* begin Dataset entries *

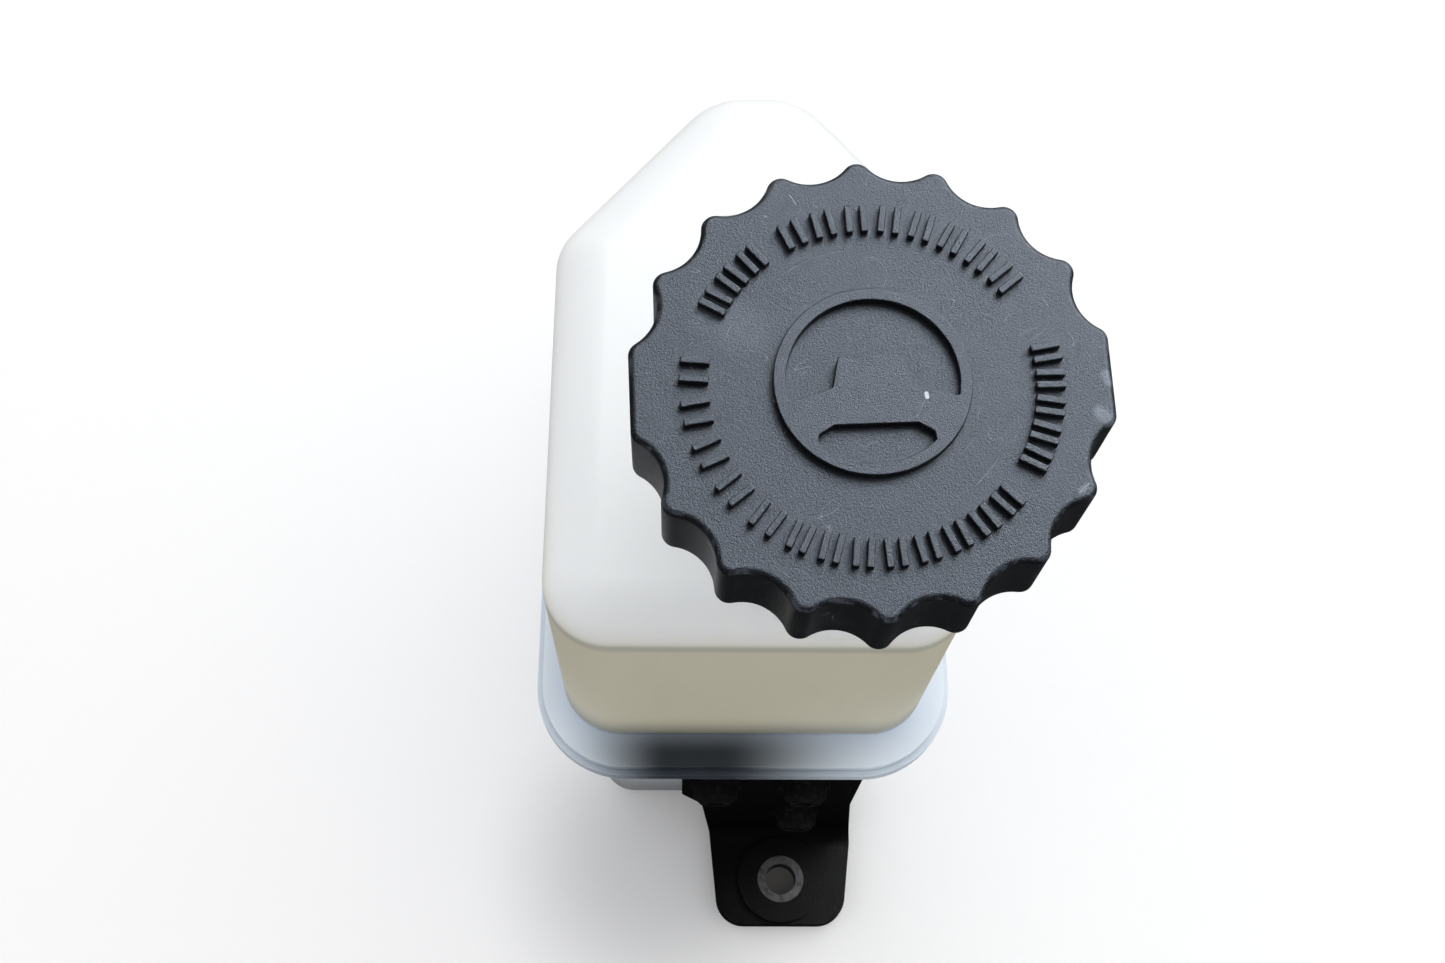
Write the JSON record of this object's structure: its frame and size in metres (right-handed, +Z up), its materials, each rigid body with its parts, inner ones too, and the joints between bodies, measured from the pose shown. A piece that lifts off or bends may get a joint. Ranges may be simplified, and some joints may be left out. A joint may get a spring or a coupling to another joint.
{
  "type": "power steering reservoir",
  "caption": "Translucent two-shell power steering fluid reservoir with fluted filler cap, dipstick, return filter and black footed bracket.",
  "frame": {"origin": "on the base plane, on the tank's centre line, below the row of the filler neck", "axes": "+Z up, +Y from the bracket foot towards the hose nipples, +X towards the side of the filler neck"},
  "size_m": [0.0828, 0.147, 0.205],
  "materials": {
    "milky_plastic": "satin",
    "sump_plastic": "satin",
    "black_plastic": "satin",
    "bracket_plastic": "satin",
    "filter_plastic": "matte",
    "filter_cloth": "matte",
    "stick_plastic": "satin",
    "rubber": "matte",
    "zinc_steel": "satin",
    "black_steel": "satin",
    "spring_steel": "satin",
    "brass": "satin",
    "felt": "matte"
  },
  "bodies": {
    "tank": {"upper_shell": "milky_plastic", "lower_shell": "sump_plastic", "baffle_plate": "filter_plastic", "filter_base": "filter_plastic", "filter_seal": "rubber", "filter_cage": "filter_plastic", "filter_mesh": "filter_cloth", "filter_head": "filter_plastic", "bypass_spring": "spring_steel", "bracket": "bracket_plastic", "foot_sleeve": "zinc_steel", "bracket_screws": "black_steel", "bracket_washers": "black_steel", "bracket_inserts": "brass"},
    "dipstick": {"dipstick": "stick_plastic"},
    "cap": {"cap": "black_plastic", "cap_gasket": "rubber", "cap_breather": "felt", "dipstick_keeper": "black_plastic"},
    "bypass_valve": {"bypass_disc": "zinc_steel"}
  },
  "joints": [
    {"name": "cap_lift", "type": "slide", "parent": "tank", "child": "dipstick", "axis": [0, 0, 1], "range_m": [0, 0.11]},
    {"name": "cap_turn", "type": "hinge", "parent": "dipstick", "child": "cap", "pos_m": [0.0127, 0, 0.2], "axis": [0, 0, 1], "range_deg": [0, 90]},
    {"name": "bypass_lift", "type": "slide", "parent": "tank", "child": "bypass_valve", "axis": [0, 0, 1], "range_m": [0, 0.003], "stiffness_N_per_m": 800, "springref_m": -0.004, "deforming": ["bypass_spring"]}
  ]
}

* end Dataset entries *
* begin Dataset entries *

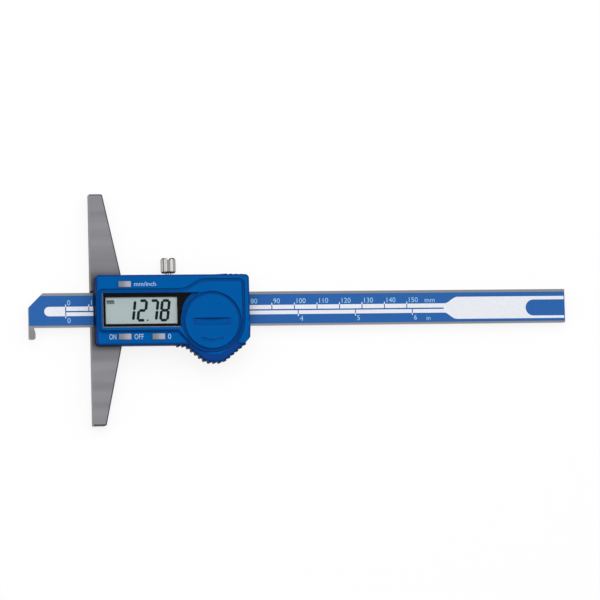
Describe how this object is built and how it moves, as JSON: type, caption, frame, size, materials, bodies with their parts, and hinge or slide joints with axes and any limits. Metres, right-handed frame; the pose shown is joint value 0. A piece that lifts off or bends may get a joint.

* end Dataset entries *

Objective> Return from the data every line that holds "hinge".

Expected output>
    {"name": "cap_turn", "type": "hinge", "parent": "dipstick", "child": "cap", "pos_m": [0.0127, 0, 0.2], "axis": [0, 0, 1], "range_deg": [0, 90]},
Describe how this object is built and how it moves, as JSON: type, caption, frame, size, materials, bodies with their parts, and hinge or slide joints with axes and any limits. Metres, right-handed frame; the pose shown is joint value 0. A piece that lifts off or bends may get a joint.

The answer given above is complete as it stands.